Technical Program

Paper Detail

Paper ID	F-2-2.6
Paper Title	ANALYSIS OF BIT SEQUENCE REPRESENTATION FOR SOUND CLASSIFICATION
Authors	Yikang Wang, Masaki Okawa, Hiromitsu Nishizaki, University of Yamanashi, Japan
Session	F-2-2: Speaker Recognition 2, Sound Classification
Time	Wednesday, 09 December, 15:30 - 17:00
Presentation Time:	Wednesday, 09 December, 16:45 - 17:00 Check your Time Zone
	All times are in New Zealand Time (UTC +13)
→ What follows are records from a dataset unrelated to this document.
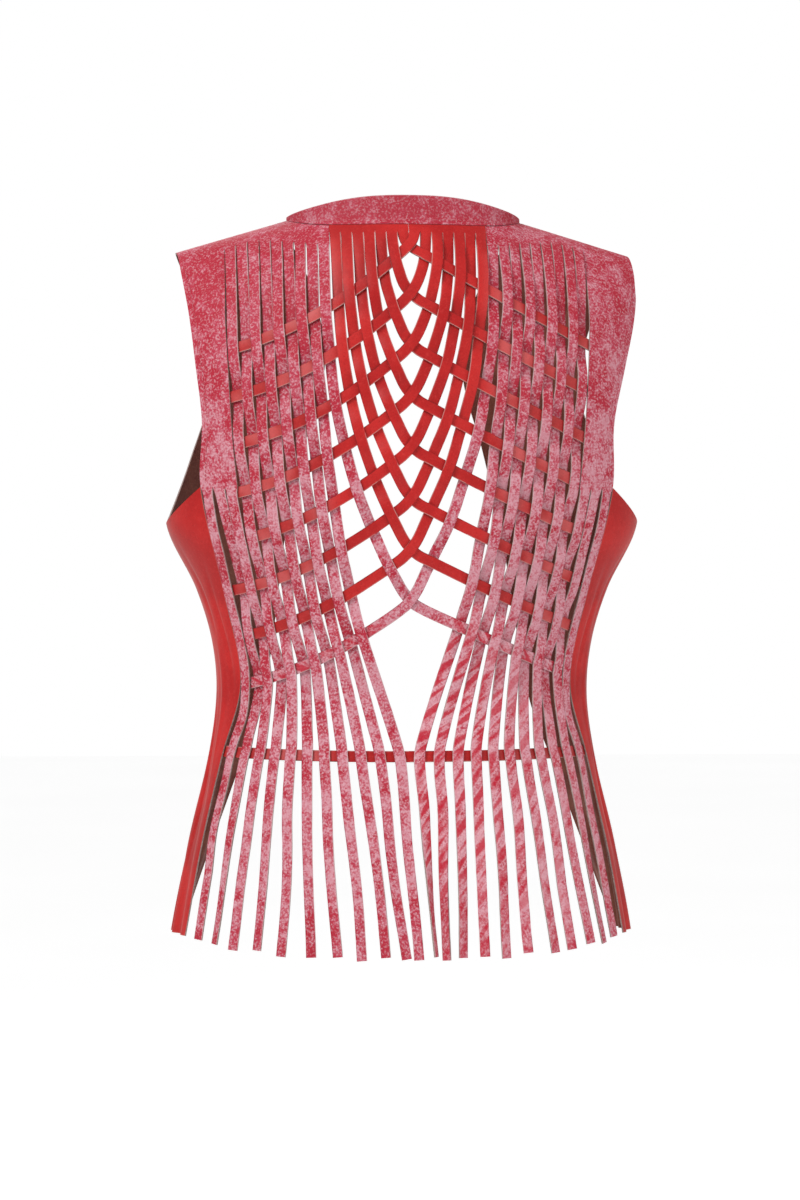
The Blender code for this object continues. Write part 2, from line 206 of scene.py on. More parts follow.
# soft creases of the fronts: place from back seam (0) to open edge (1), top, bottom, depth, width
CREASES = (
    (0.06, -262, -395, -1.5, 0.018),
    (0.13, -300, -470, 1.6, 0.026),
    (0.19, -250, -352, -1.4, 0.020),
    (0.27, -345, -545, -2.5, 0.030),
    (0.36, -410, -565, 2.0, 0.028),
    (0.45, -262, -430, -1.9, 0.034),
    (0.56, -395, -560, -2.4, 0.030),
    (0.63, -255, -338, 1.3, 0.024),
    (0.68, -300, -520, 1.7, 0.032),
    (0.75, -440, -562, -1.8, 0.026),
    (0.82, -258, -402, -1.5, 0.026),
)

# topstitching: how far in from an edge, length of a stitch, spacing and thickness of the thread
STITCH_INSET = 4.2
STITCH_LENGTH = 2.4
STITCH_PITCH = 3.3
THREAD = 0.26
THREAD_SIDES = 6

# gathers beside the stitching: spacing, width and depth
PUCKER_LENGTH = 5.5
PUCKER_WIDTH = 2.2
PUCKER_DEPTH = 0.35

# one stitch: share of its length, thickness, and how far it stands above the leather
STITCH_SHAPE = (
    (0.0, 0.35, -0.22),
    (0.18, 1.0, 0.02),
    (0.5, 1.1, 0.1),
    (0.82, 1.0, 0.02),
    (1.0, 0.35, -0.22),
)

# fold of the neckband's lower edge: radius, and how far out and up it lies
TURNED_RADIUS = 0.75
TURNED_OUT = 0.45
TURNED_UP = 0.2
TURNED_FLAT = 0.8
TURNED_SIDES = 8

# how much of the neckband's length the fold and the stitches take
FOLD_REACH = 0.97
STITCH_REACH = 0.95


def smooth(table, t):
    """Cubic through (t, value) points, with t falling or rising along the table."""
    points = sorted(table)
    if t <= points[0][0]:
        return points[0][1]
    if t >= points[-1][0]:
        return points[-1][1]
    i = max(k for k in range(len(points) - 1) if points[k][0] <= t)
    (t0, a), (t1, b) = points[i], points[i + 1]

    def slope(k):
        low, high = max(k - 1, 0), min(k + 1, len(points) - 1)
        return (points[high][1] - points[low][1]) / (points[high][0] - points[low][0])

    span = t1 - t0
    s = (t - t0) / span
    return (
        (2 * s**3 - 3 * s**2 + 1) * a
        + (s**3 - 2 * s**2 + s) * span * slope(i)
        + (3 * s**2 - 2 * s**3) * b
        + (s**3 - s**2) * span * slope(i + 1)
    )


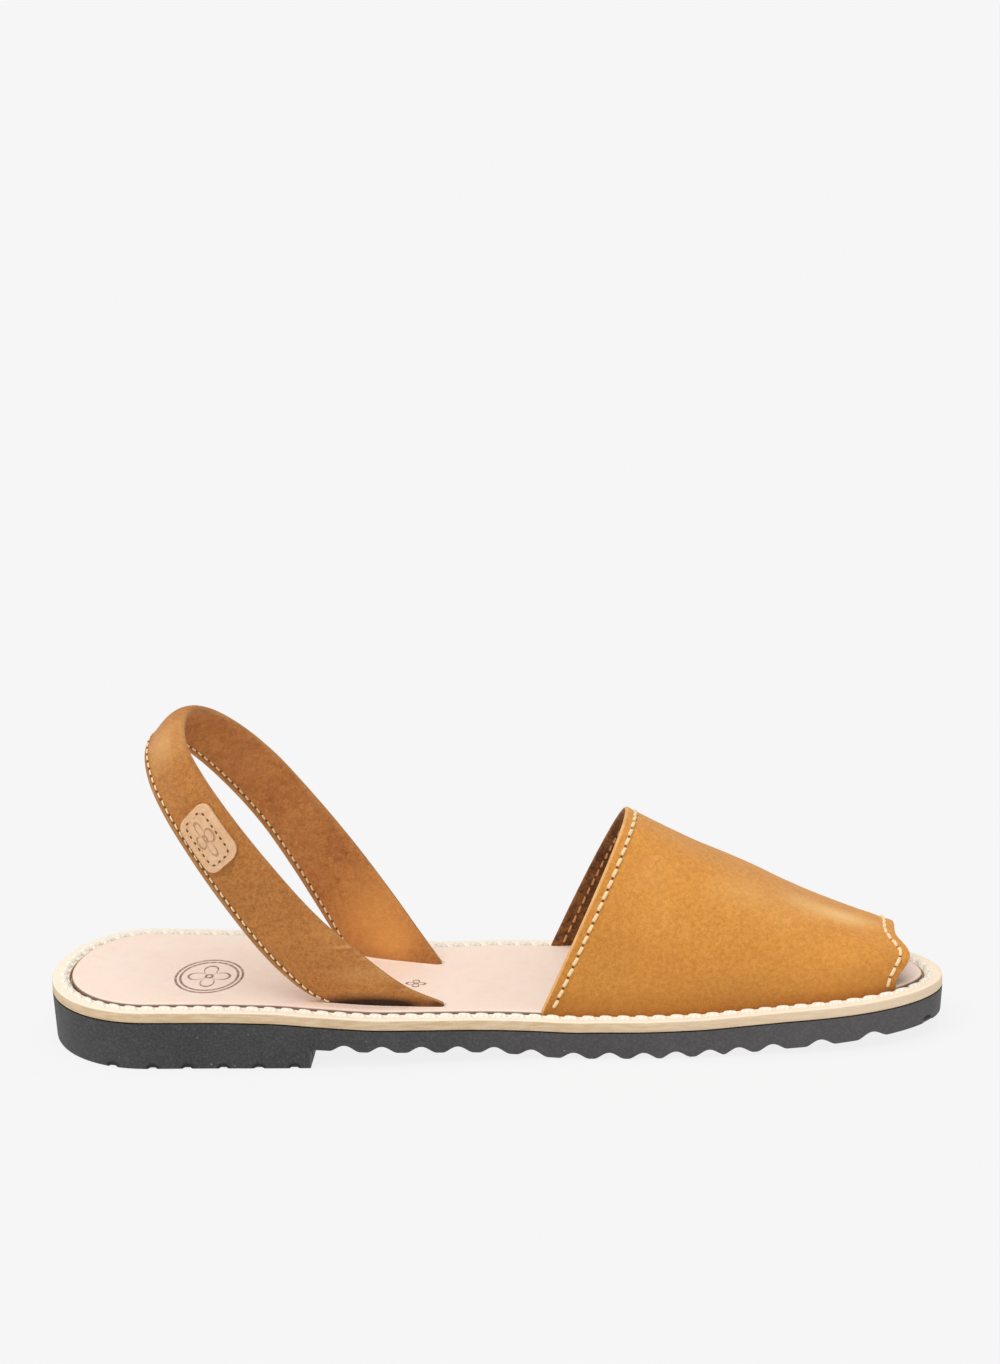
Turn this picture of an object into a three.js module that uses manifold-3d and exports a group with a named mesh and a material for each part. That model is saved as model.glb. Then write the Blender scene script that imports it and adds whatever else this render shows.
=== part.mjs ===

Topic	Speech, Language, and Audio (SLA):
Abstract	In sound classification, commonly used speech perceptual features, such as the Mel-frequency cepstral coefficient and the Mel-spectrogram, ignore information other than the frequency features in raw waveforms. We cannot conclude that these discarded parts are meaningless. To avoid missing information in the time series, we previously proposed the bit sequence representation, which maintained the temporal characteristics of the sound waveform and improved its performance over the original waveform. The present study validated our findings on three datasets, namely two datasets for music/speech classification and one for English speech classification. We also compared the classification performances when the features were not pre-processed with that when the maximum amplitude was restricted. As a result, we found that appropriately limiting the maximum amplitude is effective in improving the classification performance.